Quelques mois après les premiers pas, Valentin me rejoint, puis Pierre une année après. À partir de ce moment, la machine était lancée à plein régime, à trois de front épaulé par le crayon d’Hervé, qui nous suit depuis le début!

Votre emploi et titre actuel?

Nous sommes tous les trois cogérants du Singe Savant. Pour ma part, je gère la partie fermentation et la R&D sur les process pour la partie production. Nous écrivons les recettes avec Pierre, en fonction des envies et aspirations. J’endosse aussi la responsabilité sur la communication, en équipe avec Hervé, notre graphiste qui dépote! Et dernier poste et non des moindres: je suis en charge de l’évolution, construction et maintenance de notre matériel de brassage (on fait beaucoup de DIY ici). Ah oui et j’ai failli oublier: on est tous les 3 profs le samedi, pendant notre école de brassage. De leur côté, Pierre gère le brassage et la partie commerciale, tandis que Valentin s’occupe de l’administratif, des livraisons et de la filière de revalorisation des bouteilles.

Dans quelle ville?

Nous sommes à Lille, dans le nord de la France, parfois appelée «Capitale des Flandres». C’est une belle ville, mais qui a malheureusement une (trop?) forte culture de la bière régionale (majoritairement industrielle), pas forcément évident pour le paysage craft du coup! Des fois, on nous dit même que sous 8° d’alcool, ce n’est pas de la «vraie» bière, imagine!

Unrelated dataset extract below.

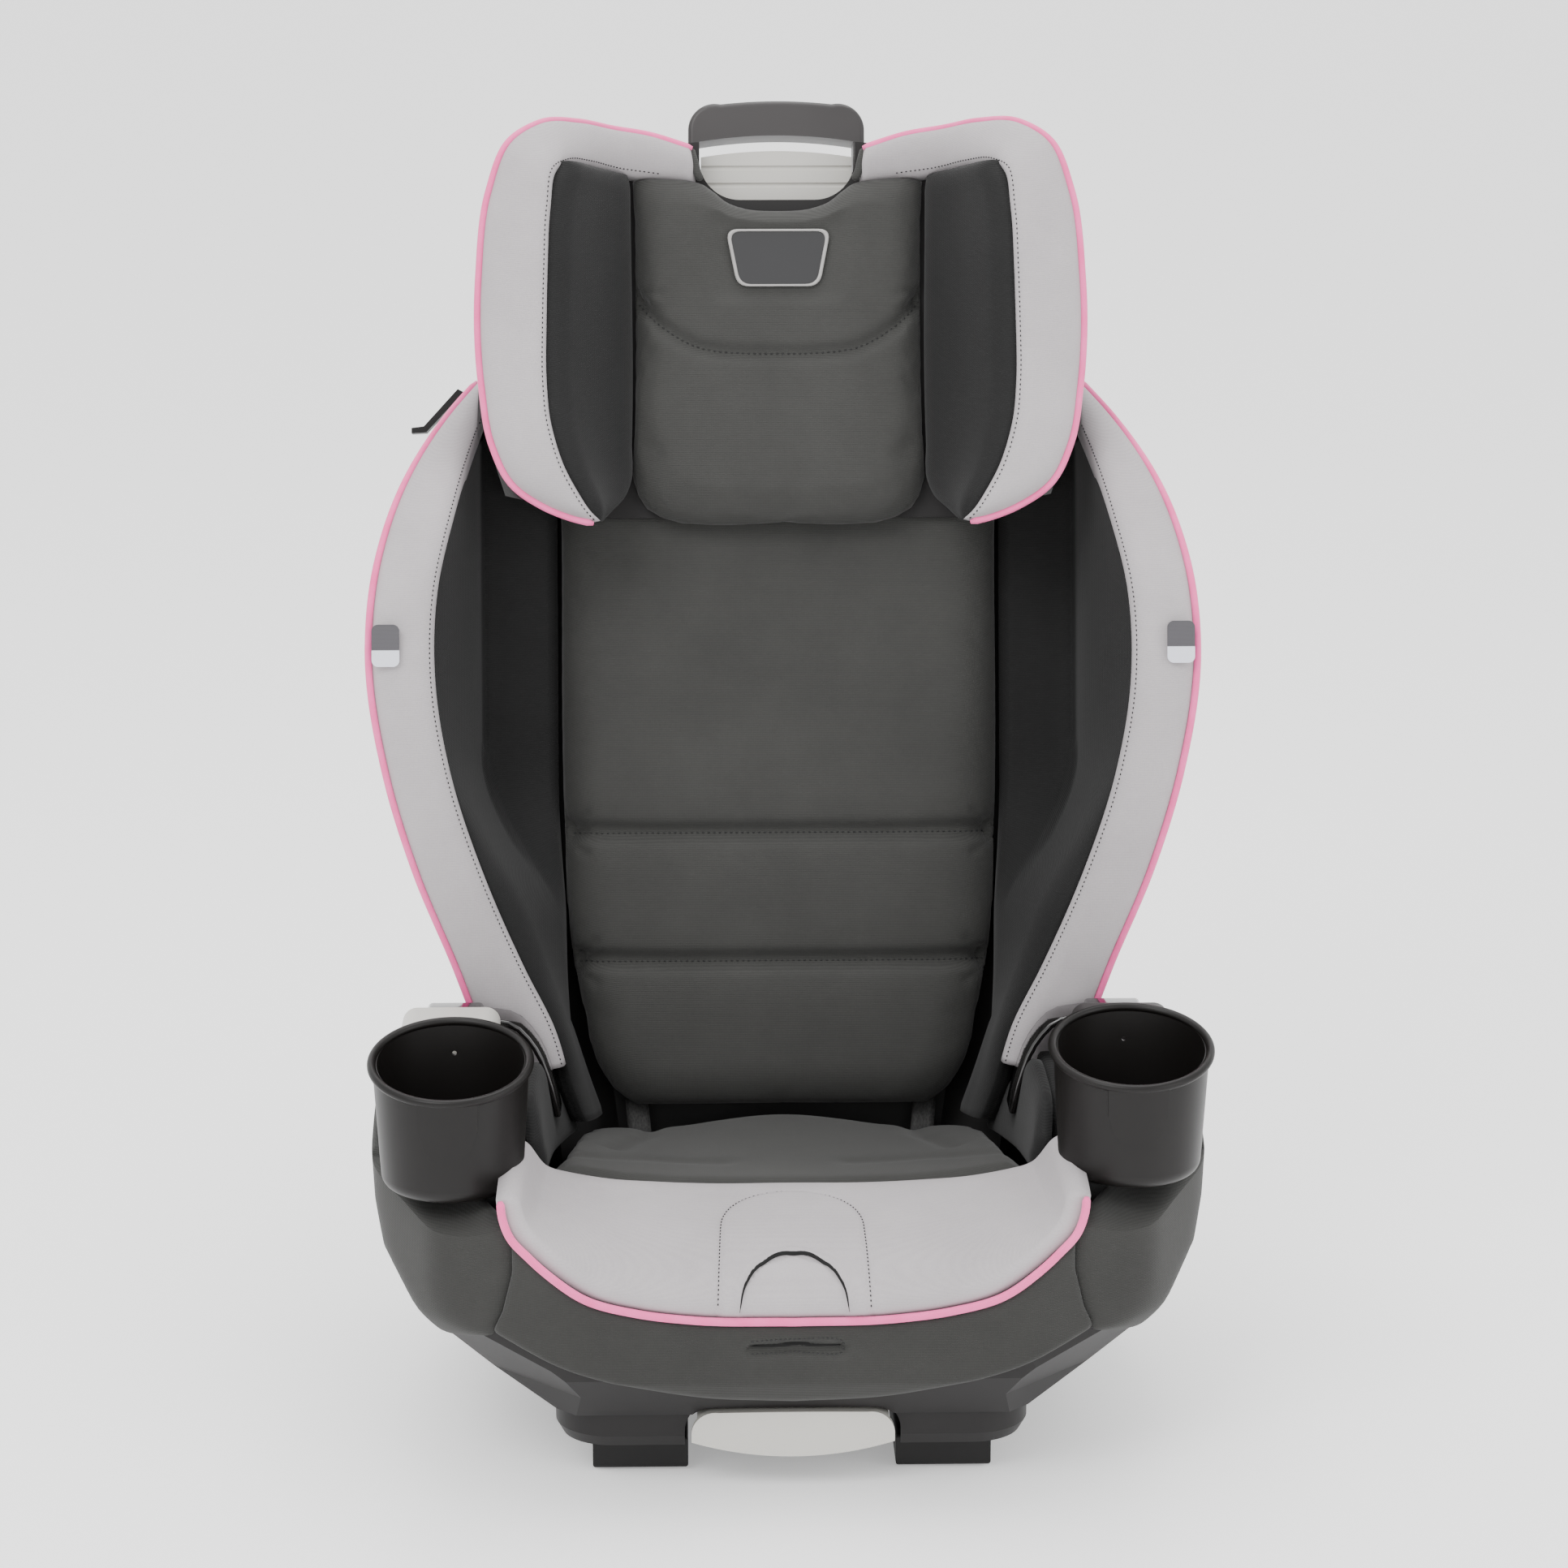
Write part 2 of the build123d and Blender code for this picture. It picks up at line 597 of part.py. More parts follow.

Un mot pour définir le type de travailleur que vous êtes…

Geek.

D’où provient votre intérêt pour la microbrasserie?

Dans ma coopérative précédente, je travaillais sur des projets parfois abstraits, parfois artistiques, mais toujours souvent compliqués à expliquer. Et puis un jour, j’ai eu l’envie de partir vers quelque chose de plus concret, plus physique. Tout ceci, sans pour autant renier mes idées, mon éthique, ma passion du numérique et mon envie de créativité. Alors, j’ai fouillé ce breuvage que j’aimais tant en tant que consommateur: la découverte de la potentielle complexité, de toute la combinaison au niveau des ingrédients et techniques ainsi que les possibilités de «bricoler» du numérique autour des process m’a très vite séduit.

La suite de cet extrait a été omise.